Q: Should Australian companies target both Australian and US markets simultaneously? Not initially. Master your home market first. US expansion is a different GTM motion that requires local presence, different messaging, and separate account lists. Australian companies that expand too early split their ABM focus and underperform in both markets.
Q: How does Privacy Act compliance affect ABM in Australia? The Privacy Act restricts collecting and processing personal data without consent. For ABM, this means you should use aggregated company-level signals rather than building profiles on named individuals without their knowledge. Focus on account-level engagement tracking, not personal behavioral surveillance.
Q: What is a realistic starting account list size for Australian ABM? Start with 25-50 accounts for your first ABM cohort. Australian markets are concentrated, so quality beats volume. A well-researched list of 30 high-fit accounts will outperform a broad list of 200 accounts with superficial mapping.

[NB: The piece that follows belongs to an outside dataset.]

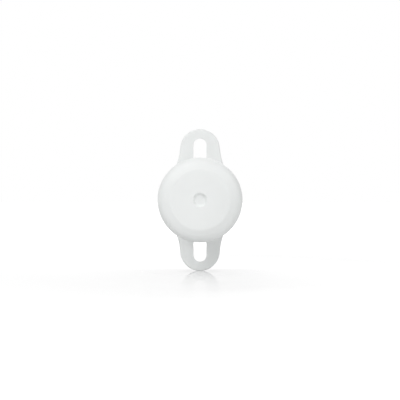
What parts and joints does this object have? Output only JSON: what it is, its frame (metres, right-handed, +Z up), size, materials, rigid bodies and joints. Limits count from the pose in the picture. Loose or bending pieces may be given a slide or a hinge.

Q: How do Australian buyers prefer to be approached? Warm introductions through mutual connections, industry events, and professional associations are most effective. Cold outreach works but converts at lower rates than in US markets. Invest in building your network and generating referrals from existing customers in similar accounts.
Q: How do I measure ABM success in a slow Australian market? Track leading indicators: number of target accounts engaging with content, new decision-maker contacts added from target accounts, and account-level engagement scores trending upward. Lagging indicators (pipeline, revenue) take longer to appear given Australian sales cycle lengths.